I was elated when I learned that the Nigeria Labour Congress (NLC) would organise processions and a rally in Abuja instead of the sterile jamboree of marching past labour leaders and representatives of the government. But this was simply a response to being initially denied use of Eagle Square. Once the government rectified this, radicalising misstep on its part, the trade unions reverted to the lukewarm celebration of tamed parades. 

But the good thing is that workers cannot always be caged. These parades have not always been tame. On several occasions since 2011, angry rank-and-file workers have booed top government officials and even (former) trade union bureaucrats like Adams Oshiomhole of the ruling APC, demonstrating their anger at paltry increases in wages and worsening working conditions. 

We need to fan the embers of such anti-systemic spirit, which brought forth May Day in the first place, into the flames of action for system change. 

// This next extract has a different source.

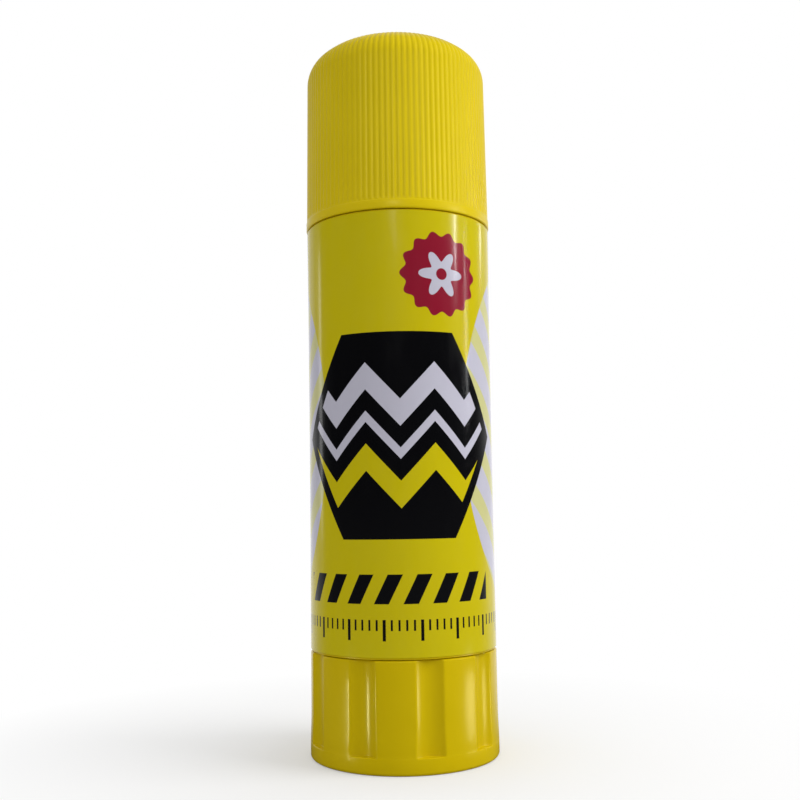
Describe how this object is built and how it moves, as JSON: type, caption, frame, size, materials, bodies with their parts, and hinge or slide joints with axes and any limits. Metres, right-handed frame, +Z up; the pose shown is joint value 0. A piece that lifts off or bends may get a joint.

We have every cause to celebrate and enjoy ourselves on May Day. We deserve it – it is a day purchased for our class with blood. But even more than enjoyment, it is a day for us to reflect and rededicate ourselves to defend and expand workers’ rights, and ultimately to kick the capitalists out of power, smash their exploitative for-profit system and build a new socialist order on the ashes of capitalism. 

During the trial of the Haymarket 8, Michael Schwab said “…today, every labour movement must of necessity be socialistic.” This is because as a body of ideas, as a movement, and as a system, the working class can liberate itself and rebuild society only with and through socialism. It is not an easy task, and there will be ups and downs as we have seen over centuries. But the power in our collective hands is greater than the capitalists’ hoarded gold, and the might of their armies magnified a thousandfold. It is up to us, and nobody else, to emancipate ourselves with this great power, and build socialism; a just and equitable society of the working people, by the working people, for the working people.